10. How Forgeworks approaches integrated design
Forgeworks works as one studio across both architecture and interiors. This means every early sketch considers furniture, joinery, lighting, circulation, materials, and atmosphere. The approach is grounded in technical rigour and quiet design.
Early integration
From the feasibility stage onward, interior thinking shapes architectural form. Storage, flow, window placement, and material direction are set early so the project grows from a single foundation.
Award winning experience
The studio has received multiple awards for homes where both architecture and interiors were designed together. These projects show how coherent and refined a house can feel when one team handles the full design.
Cross regional expertise
Forgeworks began in London and now works extensively across Wiltshire, Somerset, and the wider region. Working in both urban and rural settings has refined an approach that balances detail with sensitivity to place.
Strong technical work
Integrated design requires strong technical knowledge. The team prepares detailed information that supports both architectural and interior intent, reducing risk on site.

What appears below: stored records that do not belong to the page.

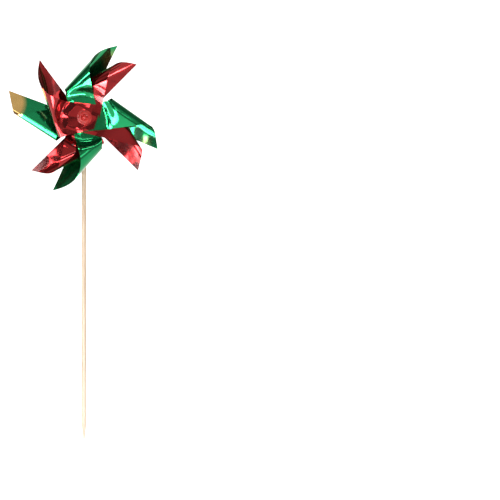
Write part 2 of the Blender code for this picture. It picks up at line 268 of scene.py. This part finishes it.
def crossing(vane, pattern, angle):
    """Nearest and farthest distance from the apex at which a ruling crosses the outline."""
    heading = vane.start + vane.turn * angle
    ray = np.array((math.cos(heading), math.sin(heading)))
    found = []
    points = pattern.outline
    for first, second in zip(points, points[1:] + points[:1]):
        edge = second - first
        offset = first - vane.apex[:2]
        scale = ray[0] * edge[1] - ray[1] * edge[0]
        if abs(scale) < 1e-12:
            continue
        distance = (offset[0] * edge[1] - offset[1] * edge[0]) / scale
        reflection_strength = (offset[0] * ray[1] - offset[1] * ray[0]) / scale
        if -1e-6 <= reflection_strength <= 1.0 + 1e-6:
            found.append(distance)
    return min(found), max(found)


def pressed(point, height, beyond_roll):
    """Bring a flap level where the cap and washer hold it against the stack."""
    if not beyond_roll:
        return point
    radius = math.hypot(point[0], point[1])
    ease = min(max((PRESS_OUTER - radius) / (PRESS_OUTER - PRESS_INNER), 0.0), 1.0)
    ease = ease * ease * (3.0 - 2.0 * ease)
    return np.array((point[0], point[1], point[2] + (height - point[2]) * ease))


def add_vane(bm, side, base, entry):
    """Mesh one vane, and return its two or more vertices along the root, tip side first."""
    direction, taper, roll_radius, lean, level, trim = entry
    pattern = SheetPattern(side, trim)
    height = flap_distance(level) - base
    vane = CurledVane(pattern, taper * MM, roll_radius * MM, math.radians(lean), height)
    turn = math.radians(direction)
    middle = vane.spans[0] + vane.spans[1] / 2.0
    rows = []
    root = []
    for angle in ruling_angles(vane, pattern):
        near, far = crossing(vane, pattern, angle)
        single = far - near < 1e-6
        row = []
        for step in range(1 if single else ALONG_STEPS + 1):
            distance = near + (far - near) * step / ALONG_STEPS
            u, v, w = pressed(vane.place(angle, distance), height, angle > middle)
            x = u * math.cos(turn) - v * math.sin(turn)
            z = u * math.sin(turn) + v * math.cos(turn)
            vert = bm.verts.new((x, -(base + w), HUB_HEIGHT + z))
            row.append(vert)
            if abs(u + v - WEB_REACH - CUT_HALF_WIDTH) < 1e-6 and angle < middle:
                root.append((v, vert))
        rows.append(row)
    for first, second in zip(rows, rows[1:]):
        stitch(bm, first, second)
    root.sort(key=lambda pair: pair[0])
    return [vert for _, vert in root]


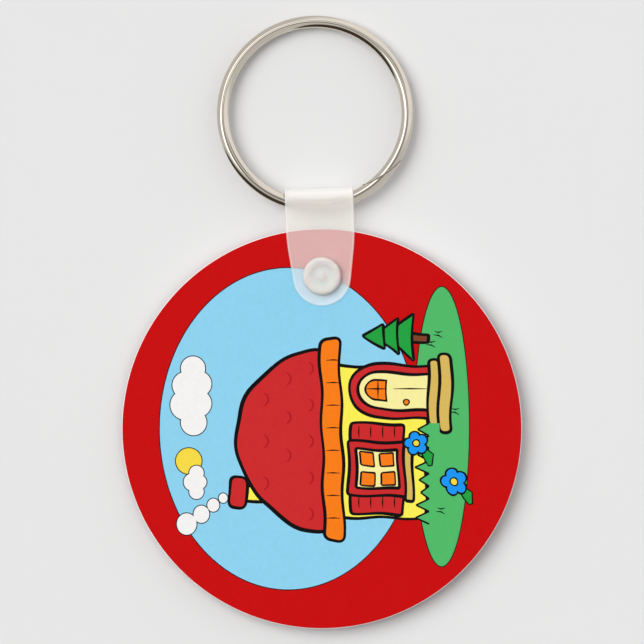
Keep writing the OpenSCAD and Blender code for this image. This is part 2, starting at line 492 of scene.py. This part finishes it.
class Picture:
    """Shapes in painting order, each a closed outline and its ink."""

    def __init__(self):
        self.shapes = []

    def fill(self, outline, ink):
        self.shapes.append((outline, ink))

    def drawn(self, outlines, ink, line=LINE):
        """One area made of one or more overlapping outlines, with a pen line that swells and thins."""
        outlines = [by_hand(outline) if line > THIN else outline for outline in outlines]
        for outline in outlines:
            turns = np.linspace(0, 2 * math.pi, len(outline), endpoint=False)
            pen = line / 2 * (1 + 0.25 * np.sin(3 * turns + len(outline)) * (line > THIN))
            self.fill(grow(outline, pen), "black")
        for outline in outlines:
            self.fill(grow(outline, -line / 2), ink)

    def stroke(self, points, width):
        self.fill(ribbon(points, width), "black")


def draw_landscape(picture):
    picture.drawn([ellipse(0, 4.8, 23.0, 18.4, 288)], "sky", THIN)
    picture.drawn([ellipse(0.3, -17.1, 20.0, 3.95, 240)], "grass", THIN)


def draw_sky(picture):
    picture.drawn([ellipse(-4.6, 19.0, 1.9, 1.9)], "sun", THIN)
    small = [(-9.0, 17.9, 1.1), (-7.6, 18.5, 1.3), (-6.3, 17.9, 1.1), (-7.6, 17.5, 1.1)]
    large = [(0.9, 18.3, 1.9), (3.4, 19.5, 2.2), (6.2, 19.4, 2.0), (8.6, 18.4, 1.8)]
    large += [(3.6, 17.7, 2.0), (6.4, 17.6, 1.9)]
    for puffs in (small, large):
        picture.drawn([ellipse(u, v, r, r) for u, v, r in puffs], "white", THIN)


def draw_chimney(picture):
    puffs = [(-9.9, 14.1, 0.75), (-10.9, 15.5, 1.0), (-12.2, 17.2, 1.3), (-13.6, 19.3, 1.6)]
    picture.drawn([ellipse(u, v, r, r * 0.92) for u, v, r in puffs], "white", THIN)
    picture.drawn([box_outline(-10.6, -8.5, 4.8, 11.4, 0.3)], "yellow")
    picture.drawn([box_outline(-11.7, -7.4, 10.8, 13.2, 0.9)], "roof")


def draw_wall(picture):
    picture.drawn([rounded([(-12.3, -14.8), (9.3, -15.2), (9.0, 0.4), (-12.6, 0.6)], 0.4)], "yellow")


def draw_roof(picture):
    eaves = [(-15.4, -1.6), (-13.9, 4.8), (-8.6, 10.6), (-2.4, 12.6), (4.0, 11.4)]
    eaves += [(9.4, 6.4), (12.4, -0.9)]
    picture.drawn([rounded(eaves, 4.2, 14)], "roof", LINE * 1.25)
    for row, v in enumerate((8.6, 5.4, 2.2)):
        reach = 6.0 + 2.2 * row
        count = 3 + row
        for i in range(count):
            u = -1.8 + reach * (2 * i / (count - 1) - 1) + 0.7 * (row % 2)
            if abs(u + 9.5) > 1.6:
                picture.fill(ribbon(arc(u, v, 0.95, 200, 340, 14), 0.26), "dark_red")
    board = rounded([(-16.0, -3.2), (13.0, -2.5), (12.8, 0.3), (-15.8, -0.4)], 1.0, 8)
    picture.drawn([board], "orange")
    for i in range(1, 9):
        u = -16.0 + 29.0 * i / 9
        picture.stroke([(u, -2.6), (u + 0.05, -1.6), (u, -0.6)], 0.2)


def draw_window(picture):
    for low_u, high_u in ((-11.9, -9.0), (-1.9, 1.0)):
        picture.drawn([box_outline(low_u, high_u, -11.6, -4.2, 0.5)], "roof")
        for k in range(4):
            v = -10.4 + 1.7 * k
            picture.stroke([(low_u + 0.6, v), ((low_u + high_u) / 2, v + 0.05), (high_u - 0.6, v)], 0.22)
    picture.drawn([box_outline(-9.3, -1.6, -12.0, -3.8, 0.5)], "roof")
    picture.drawn([box_outline(-8.2, -2.7, -10.9, -4.9, 0.3)], "cream")
    for u in (-6.85, -4.05):
        for v in (-9.35, -6.45):
            picture.drawn([box_outline(u - 0.95, u + 0.95, v - 1.0, v + 1.0, 0.25)], "orange", 0.26)
    picture.drawn([box_outline(-9.8, -1.1, -13.0, -11.8, 0.4)], "tan")


def arched(low_u, high_u, low_v, high_v, steps=24):
    """A door outline: straight sides and a round top."""
    middle = (low_u + high_u) / 2
    radius = (high_u - low_u) / 2
    return [(low_u, low_v), (high_u, low_v)] + arc(middle, high_v - radius, radius, 0, 180, steps)


def draw_door(picture):
    picture.drawn([arched(1.9, 9.5, -15.4, -3.9)], "roof")
    picture.drawn([arched(3.1, 8.3, -15.4, -5.2)], "cream")
    picture.drawn([arched(4.3, 7.1, -9.3, -6.3)], "orange", 0.28)
    picture.stroke([(5.7, -9.3), (5.7, -7.8), (5.7, -6.3)], 0.24)
    picture.stroke([(4.3, -8.0), (5.7, -8.0), (7.1, -8.0)], 0.24)
    picture.stroke([(5.7, -15.2), (5.72, -12.6), (5.7, -10.2)], 0.22)
    picture.drawn([ellipse(4.3, -12.2, 0.42, 0.42, 24)], "orange", 0.2)
    picture.drawn([box_outline(1.0, 10.4, -16.7, -15.2, 0.7)], "tan")
    picture.drawn([box_outline(0.2, 11.2, -18.5, -16.7, 0.85)], "tan")


def draw_tree(picture):
    picture.drawn([box_outline(12.9, 14.1, -15.3, -12.2, 0.2)], "brown")
    for low_v, high_v, half in ((-13.0, -9.0, 3.3), (-10.9, -7.3, 2.6), (-8.9, -5.7, 1.9)):
        tier = rounded([(13.5 - half, low_v), (13.5 + half, low_v), (13.5, high_v)], 0.35)
        picture.drawn([tier], "leaf", LINE * 0.9)


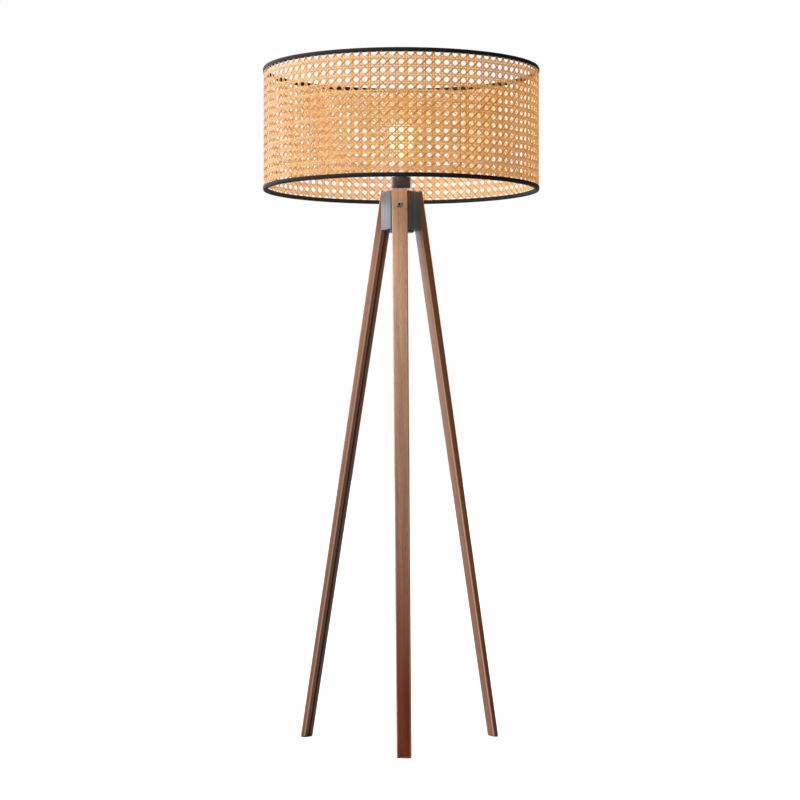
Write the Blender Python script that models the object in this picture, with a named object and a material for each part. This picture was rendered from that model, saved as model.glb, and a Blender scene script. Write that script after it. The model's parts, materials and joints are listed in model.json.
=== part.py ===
"""Tripod floor lamp with a woven cane drum shade.

Metres, +Z up. The origin is on the floor under the stem, and one leg points to -Y.
"""
import math

import bmesh
import bpy
from mathutils import Matrix, Vector

# Clearances
GAP = 0.0003
FIT = 0.0004

# Shade
SHADE_RADIUS = 0.300
SHADE_BOTTOM = 1.201
SHADE_TOP = 1.465
TRIM_HEIGHT = 0.0078
TRIM_THICKNESS = 0.0007
CANE_THICKNESS = 0.0020
RING_WIRE_RADIUS = 0.00225
ARM_RADIUS = 0.0020
ARM_HEIGHT = 1.250
ARM_BEND = 0.012
ARM_ANGLES = {"back": 90.0, "right": -30.0, "left": -150.0}
FITTING_HOLE = 0.0200
FITTING_RADIUS = 0.0280
FITTING_THICKNESS = 0.0024

# Legs
LEG_NAMES = {"front": -90.0, "back_right": 30.0, "back_left": 150.0}
LEG_TILT = math.radians(9.62)
LEG_LEAN = math.radians(1.2)
LEG_BOLT_HEIGHT = 1.165
LEG_BOLT_REACH = 0.0409
LEG_ABOVE_BOLT = 0.0358
LEG_TOP_SIZE = (0.0175, 0.0335)
LEG_FOOT_SIZE = (0.0125, 0.0310)
LEG_ARRIS = 0.0030
PAD_THINNEST = 0.0010
PAD_INSET = 0.0004

# Leg fixings
BOLT_RADIUS = 0.0030
BOLT_HOLE = 0.0034
BOLT_HEAD_RADIUS = 0.0057
BOLT_HEAD_HEIGHT = 0.0033
BOLT_SOCKET = 0.0023
BOLT_SOCKET_DEPTH = 0.0021
WASHER_RADIUS = 0.0068
WASHER_THICKNESS = 0.0012
INSERT_RADIUS = 0.0042
INSERT_LENGTH = 0.0082
BOLT_REACH_IN = 0.0065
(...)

The result is a home that feels grounded in one idea and executed with precision.
Architecture and interiors succeed when they are developed together. When they are separated the project loses clarity, decision making slows, and late changes increase cost. When they are unified the home feels coherent and purposeful. Materials flow naturally. Light behaves well. Rooms work as intended. The design holds together for decades.
Homeowners benefit from a single team who understand how architectural structure and interior experience shape each other. Design decisions become easier. Construction becomes smoother. The final home feels considered at every level.